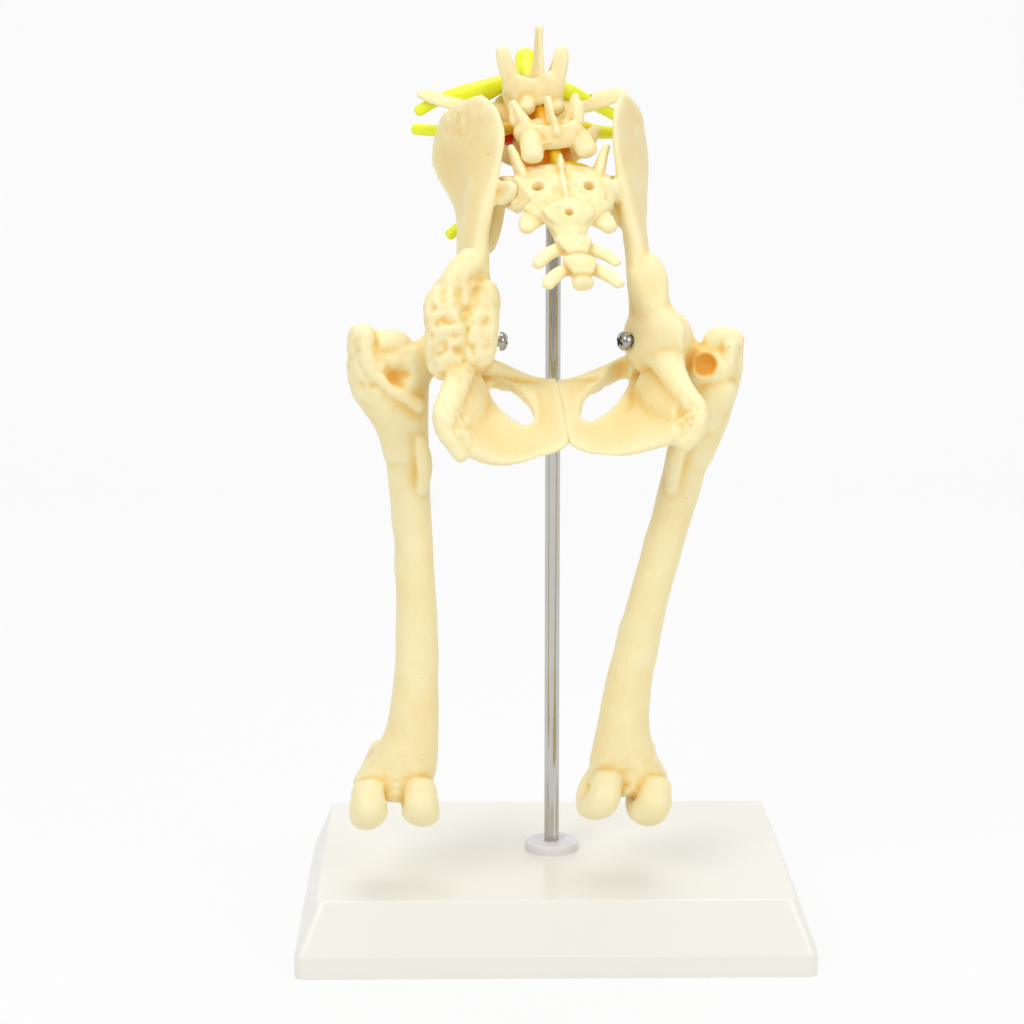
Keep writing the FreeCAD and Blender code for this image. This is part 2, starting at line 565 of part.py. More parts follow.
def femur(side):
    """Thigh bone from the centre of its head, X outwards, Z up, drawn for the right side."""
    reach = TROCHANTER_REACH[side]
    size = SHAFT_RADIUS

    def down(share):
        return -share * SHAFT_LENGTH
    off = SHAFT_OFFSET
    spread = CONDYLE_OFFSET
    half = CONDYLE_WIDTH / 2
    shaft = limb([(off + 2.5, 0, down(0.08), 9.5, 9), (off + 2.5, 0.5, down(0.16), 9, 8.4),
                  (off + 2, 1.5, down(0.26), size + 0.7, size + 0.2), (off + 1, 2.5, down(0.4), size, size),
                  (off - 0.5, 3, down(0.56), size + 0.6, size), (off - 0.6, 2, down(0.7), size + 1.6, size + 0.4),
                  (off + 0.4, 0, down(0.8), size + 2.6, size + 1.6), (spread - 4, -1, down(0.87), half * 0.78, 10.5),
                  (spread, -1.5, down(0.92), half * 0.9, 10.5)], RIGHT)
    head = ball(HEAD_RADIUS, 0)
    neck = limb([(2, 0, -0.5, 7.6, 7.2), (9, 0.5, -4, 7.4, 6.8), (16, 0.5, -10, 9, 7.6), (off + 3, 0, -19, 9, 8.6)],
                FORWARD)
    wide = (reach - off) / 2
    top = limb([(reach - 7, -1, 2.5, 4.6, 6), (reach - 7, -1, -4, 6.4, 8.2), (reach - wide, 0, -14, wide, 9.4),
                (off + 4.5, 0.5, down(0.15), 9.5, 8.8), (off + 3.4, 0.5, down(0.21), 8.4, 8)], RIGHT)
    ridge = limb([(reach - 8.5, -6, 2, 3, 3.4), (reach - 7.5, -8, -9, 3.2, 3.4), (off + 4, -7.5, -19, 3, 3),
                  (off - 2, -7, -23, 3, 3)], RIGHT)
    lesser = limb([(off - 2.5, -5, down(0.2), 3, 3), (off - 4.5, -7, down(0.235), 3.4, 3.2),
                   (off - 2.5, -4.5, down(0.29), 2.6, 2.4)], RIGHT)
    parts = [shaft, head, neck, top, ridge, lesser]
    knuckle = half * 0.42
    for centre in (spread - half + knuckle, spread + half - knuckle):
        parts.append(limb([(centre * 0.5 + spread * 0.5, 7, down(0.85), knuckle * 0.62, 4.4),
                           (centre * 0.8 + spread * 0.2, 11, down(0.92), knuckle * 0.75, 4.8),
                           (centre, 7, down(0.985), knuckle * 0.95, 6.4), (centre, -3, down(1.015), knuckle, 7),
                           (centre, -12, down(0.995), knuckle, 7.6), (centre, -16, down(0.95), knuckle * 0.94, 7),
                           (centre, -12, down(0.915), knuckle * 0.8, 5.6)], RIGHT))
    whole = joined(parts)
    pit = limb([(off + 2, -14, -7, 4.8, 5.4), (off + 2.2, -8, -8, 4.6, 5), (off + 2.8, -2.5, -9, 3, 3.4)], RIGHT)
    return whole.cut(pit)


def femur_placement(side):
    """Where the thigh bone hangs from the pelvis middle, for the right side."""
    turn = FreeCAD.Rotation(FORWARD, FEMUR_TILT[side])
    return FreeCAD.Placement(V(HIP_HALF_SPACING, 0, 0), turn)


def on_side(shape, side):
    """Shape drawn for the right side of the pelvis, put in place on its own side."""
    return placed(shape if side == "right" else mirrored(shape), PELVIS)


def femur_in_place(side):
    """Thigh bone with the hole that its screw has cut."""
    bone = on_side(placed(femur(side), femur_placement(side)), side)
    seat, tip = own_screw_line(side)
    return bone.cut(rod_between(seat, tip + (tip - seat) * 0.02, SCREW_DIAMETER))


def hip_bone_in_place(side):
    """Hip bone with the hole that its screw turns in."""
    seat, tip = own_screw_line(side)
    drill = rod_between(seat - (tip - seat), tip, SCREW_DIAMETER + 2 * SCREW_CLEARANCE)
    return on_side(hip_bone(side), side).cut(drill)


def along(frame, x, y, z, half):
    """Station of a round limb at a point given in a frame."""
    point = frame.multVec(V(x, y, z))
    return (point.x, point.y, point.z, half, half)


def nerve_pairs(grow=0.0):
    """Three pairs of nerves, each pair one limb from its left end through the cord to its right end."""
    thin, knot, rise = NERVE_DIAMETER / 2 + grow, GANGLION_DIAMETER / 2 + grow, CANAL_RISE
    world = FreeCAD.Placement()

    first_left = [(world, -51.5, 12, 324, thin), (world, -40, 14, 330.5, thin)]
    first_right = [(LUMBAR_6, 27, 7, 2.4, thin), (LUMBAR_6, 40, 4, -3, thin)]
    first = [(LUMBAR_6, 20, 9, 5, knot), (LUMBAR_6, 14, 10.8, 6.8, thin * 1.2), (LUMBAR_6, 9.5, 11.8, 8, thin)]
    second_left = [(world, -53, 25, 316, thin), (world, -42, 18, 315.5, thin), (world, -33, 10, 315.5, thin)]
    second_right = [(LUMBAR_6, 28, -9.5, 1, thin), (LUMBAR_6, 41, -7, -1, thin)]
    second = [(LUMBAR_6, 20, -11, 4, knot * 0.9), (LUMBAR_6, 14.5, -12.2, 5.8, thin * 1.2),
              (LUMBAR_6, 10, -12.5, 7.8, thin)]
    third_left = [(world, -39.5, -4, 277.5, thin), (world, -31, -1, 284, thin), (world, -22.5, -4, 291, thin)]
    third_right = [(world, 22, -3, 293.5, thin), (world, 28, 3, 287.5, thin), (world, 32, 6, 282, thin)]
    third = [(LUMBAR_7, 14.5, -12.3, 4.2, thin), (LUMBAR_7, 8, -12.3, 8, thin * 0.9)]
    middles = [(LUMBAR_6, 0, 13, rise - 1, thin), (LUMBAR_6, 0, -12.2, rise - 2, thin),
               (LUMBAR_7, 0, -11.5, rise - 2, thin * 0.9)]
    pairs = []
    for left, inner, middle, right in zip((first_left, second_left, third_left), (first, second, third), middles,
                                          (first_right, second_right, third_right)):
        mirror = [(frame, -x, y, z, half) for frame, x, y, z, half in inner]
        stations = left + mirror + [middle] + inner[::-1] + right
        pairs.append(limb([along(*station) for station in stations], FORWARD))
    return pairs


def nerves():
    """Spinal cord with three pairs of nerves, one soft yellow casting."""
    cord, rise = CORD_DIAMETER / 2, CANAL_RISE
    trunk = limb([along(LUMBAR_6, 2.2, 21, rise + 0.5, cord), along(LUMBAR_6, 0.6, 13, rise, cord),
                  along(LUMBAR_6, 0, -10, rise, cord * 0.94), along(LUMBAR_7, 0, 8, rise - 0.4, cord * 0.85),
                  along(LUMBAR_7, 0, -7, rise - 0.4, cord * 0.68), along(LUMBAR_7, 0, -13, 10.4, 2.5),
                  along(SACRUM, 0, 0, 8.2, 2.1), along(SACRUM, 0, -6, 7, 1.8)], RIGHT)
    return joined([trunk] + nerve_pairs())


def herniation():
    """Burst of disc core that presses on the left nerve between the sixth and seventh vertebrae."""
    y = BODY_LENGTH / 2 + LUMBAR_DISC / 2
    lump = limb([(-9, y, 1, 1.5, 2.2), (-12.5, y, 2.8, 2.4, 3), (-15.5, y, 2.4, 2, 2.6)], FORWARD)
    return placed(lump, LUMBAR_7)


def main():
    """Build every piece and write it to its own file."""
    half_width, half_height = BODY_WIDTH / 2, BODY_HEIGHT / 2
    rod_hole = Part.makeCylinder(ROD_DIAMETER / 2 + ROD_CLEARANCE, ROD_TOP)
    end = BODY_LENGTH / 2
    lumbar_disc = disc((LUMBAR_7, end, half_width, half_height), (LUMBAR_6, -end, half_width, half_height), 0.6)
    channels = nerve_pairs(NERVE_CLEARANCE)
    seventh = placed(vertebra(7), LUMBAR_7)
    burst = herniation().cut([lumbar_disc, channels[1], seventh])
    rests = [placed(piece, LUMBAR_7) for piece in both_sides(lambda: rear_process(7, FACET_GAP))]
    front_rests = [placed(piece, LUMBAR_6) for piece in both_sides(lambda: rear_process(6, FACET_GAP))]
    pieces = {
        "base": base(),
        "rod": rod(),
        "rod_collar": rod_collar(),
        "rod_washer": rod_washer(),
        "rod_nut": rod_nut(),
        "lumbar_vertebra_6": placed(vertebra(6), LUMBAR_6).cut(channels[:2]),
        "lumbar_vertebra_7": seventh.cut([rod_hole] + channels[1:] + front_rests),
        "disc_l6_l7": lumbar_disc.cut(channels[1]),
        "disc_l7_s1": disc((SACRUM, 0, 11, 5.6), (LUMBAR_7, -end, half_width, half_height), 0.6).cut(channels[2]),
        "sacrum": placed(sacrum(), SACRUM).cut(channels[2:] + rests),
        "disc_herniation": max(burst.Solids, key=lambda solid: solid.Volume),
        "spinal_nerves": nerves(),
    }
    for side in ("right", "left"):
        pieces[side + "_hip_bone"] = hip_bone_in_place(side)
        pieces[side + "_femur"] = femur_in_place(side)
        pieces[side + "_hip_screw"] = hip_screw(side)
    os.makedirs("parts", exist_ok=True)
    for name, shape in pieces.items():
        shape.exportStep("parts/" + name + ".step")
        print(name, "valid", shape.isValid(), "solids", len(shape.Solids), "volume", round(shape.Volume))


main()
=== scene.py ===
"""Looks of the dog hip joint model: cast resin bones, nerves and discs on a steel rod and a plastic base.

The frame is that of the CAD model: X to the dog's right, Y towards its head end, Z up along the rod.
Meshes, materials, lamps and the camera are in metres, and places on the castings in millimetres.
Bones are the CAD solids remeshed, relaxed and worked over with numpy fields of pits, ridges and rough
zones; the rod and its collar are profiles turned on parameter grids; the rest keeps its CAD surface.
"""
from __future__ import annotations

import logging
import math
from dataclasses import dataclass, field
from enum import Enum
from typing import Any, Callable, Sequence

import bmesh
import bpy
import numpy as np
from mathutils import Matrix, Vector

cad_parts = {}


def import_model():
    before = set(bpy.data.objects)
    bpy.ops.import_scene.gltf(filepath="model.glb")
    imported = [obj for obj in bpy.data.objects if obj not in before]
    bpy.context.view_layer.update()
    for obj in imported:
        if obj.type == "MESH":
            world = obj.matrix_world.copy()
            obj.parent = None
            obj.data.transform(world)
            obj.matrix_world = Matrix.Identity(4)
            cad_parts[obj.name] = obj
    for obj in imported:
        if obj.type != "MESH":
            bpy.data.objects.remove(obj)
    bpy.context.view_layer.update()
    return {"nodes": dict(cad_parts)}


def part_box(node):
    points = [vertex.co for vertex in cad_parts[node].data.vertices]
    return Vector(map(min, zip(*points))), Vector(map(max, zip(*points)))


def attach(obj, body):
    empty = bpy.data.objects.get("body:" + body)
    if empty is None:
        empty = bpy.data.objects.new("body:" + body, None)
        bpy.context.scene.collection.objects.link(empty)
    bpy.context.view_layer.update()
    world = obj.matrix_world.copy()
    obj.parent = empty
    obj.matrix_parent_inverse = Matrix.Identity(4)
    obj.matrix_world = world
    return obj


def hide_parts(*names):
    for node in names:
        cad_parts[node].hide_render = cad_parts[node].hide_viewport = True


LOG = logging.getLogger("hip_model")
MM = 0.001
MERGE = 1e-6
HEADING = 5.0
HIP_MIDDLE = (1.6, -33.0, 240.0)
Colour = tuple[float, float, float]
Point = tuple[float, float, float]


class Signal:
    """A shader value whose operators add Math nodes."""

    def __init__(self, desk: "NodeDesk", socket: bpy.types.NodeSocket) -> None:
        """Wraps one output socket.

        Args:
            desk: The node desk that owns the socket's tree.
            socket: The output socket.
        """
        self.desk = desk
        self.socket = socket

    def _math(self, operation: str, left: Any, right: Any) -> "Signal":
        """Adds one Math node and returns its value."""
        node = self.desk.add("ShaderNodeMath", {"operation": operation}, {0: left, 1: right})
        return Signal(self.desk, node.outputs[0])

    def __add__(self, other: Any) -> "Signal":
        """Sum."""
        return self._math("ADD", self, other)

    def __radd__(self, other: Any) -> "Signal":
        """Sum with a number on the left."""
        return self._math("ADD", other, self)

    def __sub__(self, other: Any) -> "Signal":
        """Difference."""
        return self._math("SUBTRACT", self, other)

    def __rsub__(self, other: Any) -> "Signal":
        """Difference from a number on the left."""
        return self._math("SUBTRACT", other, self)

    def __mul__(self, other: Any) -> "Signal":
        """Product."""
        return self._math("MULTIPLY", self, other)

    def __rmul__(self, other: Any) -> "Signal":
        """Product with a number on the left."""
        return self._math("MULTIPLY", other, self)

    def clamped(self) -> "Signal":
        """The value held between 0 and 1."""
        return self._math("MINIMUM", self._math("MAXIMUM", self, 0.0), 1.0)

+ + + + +

- Do this:
Exactly as they appear, please write out the lines from the opening of the listing above down to the line containing "size = SHAFT_RADIUS", with both end lines included.

- Exercise result:
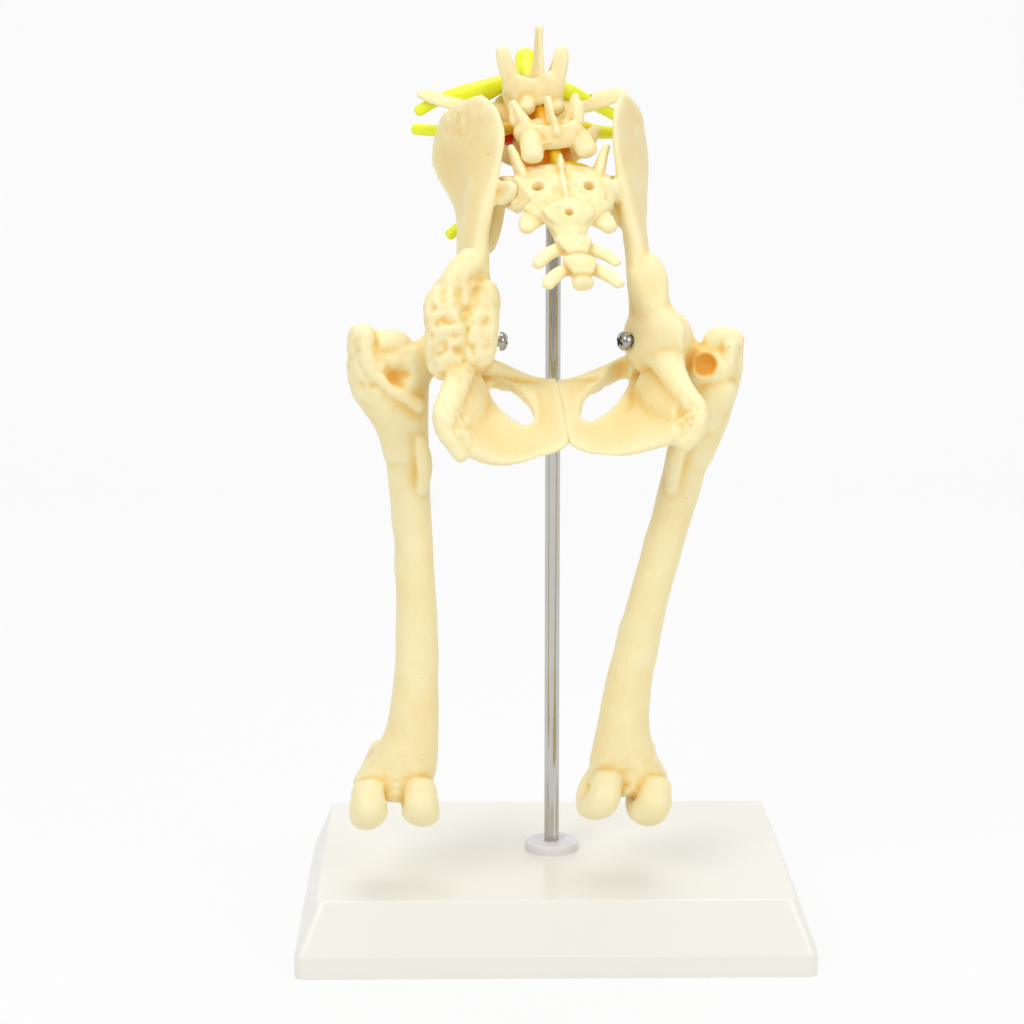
Keep writing the FreeCAD and Blender code for this image. This is part 2, starting at line 565 of part.py. More parts follow.
def femur(side):
    """Thigh bone from the centre of its head, X outwards, Z up, drawn for the right side."""
    reach = TROCHANTER_REACH[side]
    size = SHAFT_RADIUS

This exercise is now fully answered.